Table 1. Patient response and disease control

	Cohort A (n = 51)		Cohort B (n = 21)
	mWHO	irRC	mWHO	irRC
Global disease control	9 (18%, 8- 31)	13 (25%, 14–40)	1 (5%, 0.1–24)	2 (10%, (1–30)
CNS disease control	12 (24%, 13–38)	13 (25%, 14–40)	2 (10%, 1–30)	2 (10%, 1–30)
Non-CNS disease control	14 (27%, 16–42)	17 (33%, 21–48)	1 (5%, 0.1–24)	2 (10%, 1–30)
Global objective response	5 (10%, (3–21)	5 (10%, 3–21)	1 (5%, 0.1–24)	1 (5%, 0.1–24)
CNS objective response	8 (16%, 7–29)	8 (16%, 7–29)	1 (5%, 0.1–24)	1 (5%, 0.1–24)
Non-CNS objective response	7 (14%, 6–26)	7 (14%, 6–26)	1 (5%, 0.1–24)	1 (5%, 0.1–24)

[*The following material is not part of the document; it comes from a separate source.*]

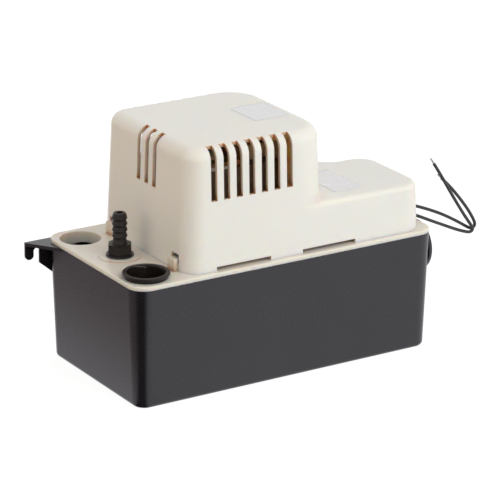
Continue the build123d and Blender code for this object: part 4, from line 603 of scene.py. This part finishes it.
varnished = stacked("varnished_core", ((0.20, 0.15, 0.11), (0.11, 0.075, 0.05)), (0.32, 0.55))
wear(varnished, "stator_core")
ground = stacked("ground_rotor", ((0.30, 0.29, 0.27), (0.20, 0.19, 0.17)), (0.28, 0.45))
wear(ground, "rotor")
bare_copper = surface("bare_copper", ((0.74, 0.33, 0.17), (0.52, 0.20, 0.10)), 0.004,
                      (0.25, 0.45), 0.0004, 0.00001, Metallic=1.0)
wear(bare_copper, "shading_rings")


# ---------------------------------------------------------------- winding
# Enamelled copper wire in even turns on a moulded spool, dipped in amber varnish. The spool
# is tan glass-filled nylon. The turns stand out as rounded ridges round the whole winding.

WIRE_PITCH = 0.0009
WIRE_RELIEF = 0.00022
COIL_CORNER_POWER = 5.0
COIL_DEPTH = 0.0074
COIL_EDGE = 0.0015
COIL_AROUND = 72
RINGS_A_TURN = 5


def turns():
    """Rings round the leg: ring k is a rounded rectangle at place y in the leg's direction. The
    outer rings are out by WIRE_RELIEF * |sin| of pi (y / WIRE_PITCH - its share of a turn), so
    the ridges climb one pitch in each turn; the inner rings close the winding on its spool."""
    low, high = (np.array(corner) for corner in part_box("stator_coil"))
    middle = (low + high) / 2
    half = (high - low) / 2
    inner = half[[0, 2]] - COIL_DEPTH
    count = int(round(2 * half[1] / WIRE_PITCH)) * RINGS_A_TURN
    y = np.linspace(-half[1], half[1], count)
    angle = np.linspace(0, 2 * np.pi, COIL_AROUND, endpoint=False)
    power = 2 / COIL_CORNER_POWER
    plan = np.stack([np.sign(np.cos(angle)) * np.abs(np.cos(angle)) ** power,
                     np.sign(np.sin(angle)) * np.abs(np.sin(angle)) ** power], axis=1)
    edge = np.clip((half[1] - np.abs(y)) / COIL_EDGE, 0, 1)
    fall = COIL_EDGE * (1 - np.sqrt(1 - (1 - edge) ** 2))
    swell = 1 - fall[:, None, None] / half[[0, 2]]
    ridge = WIRE_RELIEF * np.abs(np.sin(np.pi * (y[:, None] / WIRE_PITCH - angle / (2 * np.pi))))
    reach = (half[[0, 2]] * swell - WIRE_RELIEF + ridge[..., None]) * plan
    rings = np.empty((count + 2, COIL_AROUND, 3))
    rings[:count, :, [0, 2]] = reach
    rings[:count, :, 1] = y[:, None]
    rings[count:, :, [0, 2]] = inner * plan
    rings[count, :, 1] = half[1]
    rings[count + 1, :, 1] = -half[1]
    return shell(rings + middle, loop=True)


enamel = surface("enamelled_wire", ((0.78, 0.34, 0.12), (0.60, 0.23, 0.07)), 0.003,
                 (0.22, 0.38), 0.0005, 0.00001, Metallic=0.2, Coat_Weight=0.5)
winding = piece("coil_winding", [turns()], enamel)
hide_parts("stator_coil")

spool = surface("tan_nylon", ((0.72, 0.50, 0.28), (0.62, 0.41, 0.22)), 0.006, (0.40, 0.58),
                0.0006, 0.00002)
wear(spool, "coil_bobbin")


# ---------------------------------------------------------------- bearings and blades
# The two sleeves are oil-soaked sintered bronze with open pores; the switches' blades are
# rolled brass.

bronze = surface("sintered_bronze", ((0.42, 0.27, 0.12), (0.30, 0.18, 0.08)), 0.0012,
                 (0.42, 0.65), 0.0002, 0.00003, Metallic=0.9)
wear(bronze, "upper_bearing", "lower_bearing")
brass = surface("rolled_brass", ((0.72, 0.53, 0.26), (0.58, 0.40, 0.18)), 0.004, (0.24, 0.40),
                0.0004, 0.000005, stretch=(0.2, 1.0, 1.0), Metallic=1.0)
wear(brass, "switch_blades")


# ---------------------------------------------------------------- pump and fan
# Column, casing, floor and wheel are moulded in black glass-filled plastic. The glass shows
# as a faint grey fleck and short swirls near the surface. The motor's fan is the same.

filled = surface("glass_filled", ((0.030, 0.030, 0.033), (0.046, 0.046, 0.050)), 0.003,
                 (0.40, 0.60), 0.0004, 0.00003, stretch=(1.0, 1.0, 0.4))
wear(filled, "pump_column", "volute", "intake_plate", "impeller", "cooling_fan")


# ---------------------------------------------------------------- rubber pieces
# The slinger on the shaft, the gasket under the deck and the leads' bush are moulded in
# black rubber with a dry, faintly dusty skin.

rubber = surface("black_rubber", ((0.018, 0.018, 0.018), (0.034, 0.033, 0.031)), 0.005,
                 (0.62, 0.82), 0.0004, 0.00003, Sheen_Weight=0.1)
wear(rubber, "shaft_slinger", "discharge_gasket", "lead_grommet")


# ---------------------------------------------------------------- float and its linkage
# The float is white closed-cell foam with a fine cell texture. Its arm, its bracket and the
# rod that lifts the switch leaves are natural nylon, a little see-through at thin edges.

natural = surface("natural_nylon", ((0.72, 0.68, 0.56), (0.66, 0.61, 0.48)), 0.01,
                  (0.34, 0.50), 0.0008, 0.00002,
                  Subsurface_Weight=0.25, Subsurface_Radius=GLOW_RADIUS, Subsurface_Scale=0.002)
wear(natural, "float_bracket", "float_arm", "actuator_rod")

FOAM_CELLS = 900.0
FOAM_RELIEF = 0.00012

foam = surface("float_foam", ((0.80, 0.79, 0.74), (0.73, 0.71, 0.65)), 0.012, (0.60, 0.80),
               0.0009, 0.00004)
tree = foam.node_tree
where = tree.nodes.new("ShaderNodeTexCoord")
cells = tree.nodes.new("ShaderNodeTexVoronoi")
cells.inputs["Scale"].default_value = FOAM_CELLS
tree.links.new(where.outputs["Object"], cells.inputs["Vector"])
raised(tree, tree.nodes["Principled BSDF"], cells.outputs["Distance"], FOAM_RELIEF)
wear(foam, "float_body")


# ---------------------------------------------------------------- snap switches
# Two black phenolic cases, pressed and slightly mottled, each with a small red button.

phenolic = surface("phenolic", ((0.020, 0.019, 0.019), (0.036, 0.033, 0.030)), 0.0025,
                   (0.36, 0.56), 0.0004, 0.00002)
wear(phenolic, "overflow_switch", "run_switch")
button = surface("red_button", ((0.44, 0.045, 0.03), (0.34, 0.03, 0.02)), 0.003, (0.26, 0.40),
                 0.0004, 0.00001)
wear(button, "overflow_plunger", "run_plunger")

Data are n (%, 95% CI). irRC, immune-related response criteria; mWHO, modified WHO criteria. Reprinted with permission from Margolin et al. Ipilimumab in patients with melanoma and brain metastases: an open-label, Phase 2 trial. Lancet Oncology 2012; 13:459-65. ©2012; Elsevier.

Figure 1. Overall survival. Reprinted from Lancet Oncology. Volume 13. Kim Margolin, Marc S Ernstoff, Omid Hamid, Donald Lawrence, David McDermott, Igor Puzanov, Jedd D Wolchok, Joseph I Clark, Mario Sznol, Theodore F Logan, Jon Richards, Tracy Michener, Agnes Balogh, Kevin N Heller, F Stephen Hodi. Ipilimumab in patients with melanoma and brain metastases: an open-label, phase 2 trial. Pages 459–465. Copyright (2012) with permission from Elsevier.

Despite historical assumptions that most therapies would not effectively cross an intact blood brain barrier and the poor prognosis of melanoma patients with brain metastases, who de facto have rarely been allowed to participate in trials testing new therapies, objective responses of melanoma brain metastases to interleukin-2 (IL-2)-based approaches have been reported,- suggesting the possibility of an effective control of CNS metastases by T-cell responses to immunomodulatory therapies. Anecdotal reports of ipilimumab responses in the brain raised the possibility that these assumptions should be questioned and that the role of cellular immunotherapy for melanoma brain metastases should be formally evaluated. Although the primary objective of this study was to estimate DCR, safety was also explored considering that initial tumor growth and/or peritumoral inflammatory changes could cause neurologic complications. Despite early concern that ipilimumab-related inflammation and/or edema in brain lesions would increase morbidity, this did not appear to be the case. In fact, there was at least one occasion in which early progressive disease in the CNS was followed by achievement of partial responses - a pattern that has previously been recognized in extracranial disease and is consistent with the mechanism of action and slow kinetics of tumor responses associated with immunomodulatory therapy. The activity of this regimen without an apparent increase in frequency or emergence of unique CNS toxicities was reassuring evidence that, at least for selected patients, treatment with ipilimumab can be administered with similar efficacy and safety in the brain and extracranial sites. While surgery and/or SRT remains the treatment of choice for most patients at the first occurrence of brain metastasis - in particular for large and/or symptomatic single or oligometastatic disease, ipilimumab is a promising therapy for those patients whose disease has recurred following such frontline therapy and/or who present with multiple, small asymptomatic metastases. The potential impact of systemic corticosteroid therapy at the time of initiation of ipilimumab is unknown, but the apparent low level of benefit for such patients (cohort B) in this study suggests that steroid dependence maybe associated with low benefit from ipilimumab.